For user input where no timer should run in the background, one can also go Power-Down altogether:

    orl PCON, #0x02     ;PD = power down

In the delay routines, the IDL mode applies too.

Moreover, one might want to slow down the whole system clock, as the timers can't be prescaled. This can work for the delays as no computations are required to be made when delay is called.

Prescaling is done using the PCON2 register (also called CLK_DIV) which is specific to STC MCUs. It's 3 LSBs control a system clock divider up to 128.

Using the divider and idle mode make the delay much more elegant, littered only by SFR configuring:

delay_debounce:
    mov T2L, #0x00
    mov T2H, #0xfc
    sjmp delay_activate    

delay_display2:
    mov T2L, #0x00
    mov T2H, #0xe0
    sjmp delay_activate

delay_display:
    mov T2L, #0x00
    mov T2H, #0xb0
    ;sjmp delay_activate
    
delay_activate:
    orl IE2, #0x04        ;Enable T2 interrupt
    orl AUXR, #0x04        ;T2 is 1clk
    orl PCON2, #0x07     ;clk/128
    setb EA
    
    orl AUXR, #0x10     ;enable T2
    orl PCON, #0x01     ;IDL
    anl AUXR, #~0x10     ;disable T2
    
    clr EA
    anl PCON2, #~0x07     ;clk/1
    ret

Know your hardware

I might be an extremist, but IMO the hardware and real-life events are the focus of embedded design, and the programming is only a tool to get there.

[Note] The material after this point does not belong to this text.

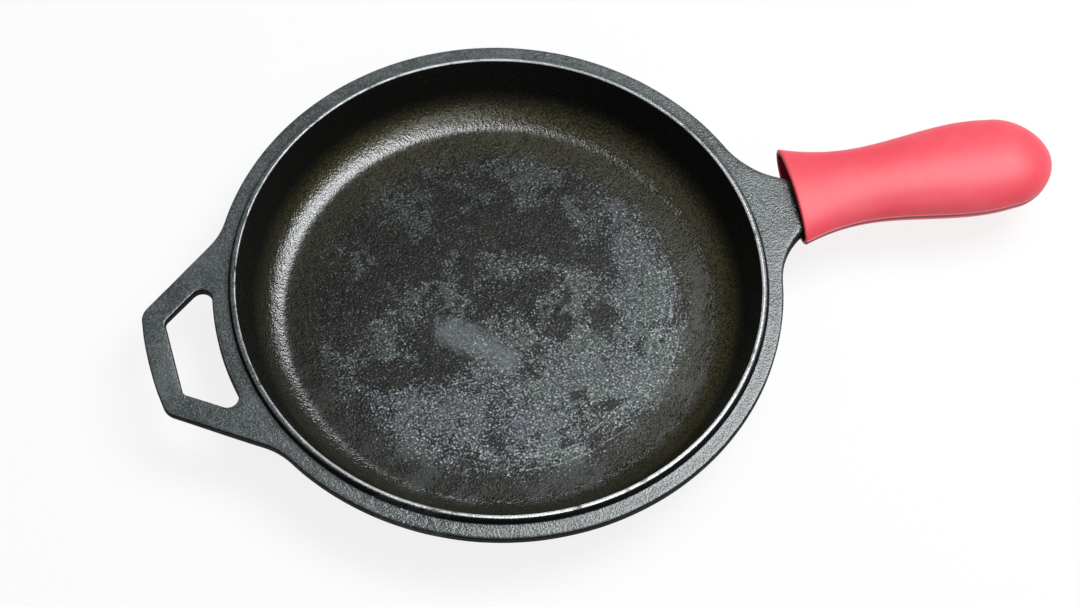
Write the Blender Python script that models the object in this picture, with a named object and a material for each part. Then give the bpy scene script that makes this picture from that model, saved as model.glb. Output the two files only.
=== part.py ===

Thus, peripheral configuration and use is the essence of embedded programming. It is there where the slim line between programming and real-life is.

 An embedded code which makes almost no use of the existing peripherals is really missing the point. E.g. writing code that wiggles GPIOs using digitalWrite() in arduino is not embedded code - the thought process is that of general purpose computer programming rather than a real-time/control mindset. Moreover I believe that one haven't really used an MCU until he activated some of it's hardware by tweaking the SFRs directly.

Even if I sound completely nuts, using the peripherals still has one good point - it is very educational for me. Using peripherals rather than funky code solutions is the right direction towards more complex projects which shall require peripheral use, say real-time control, which is very cool.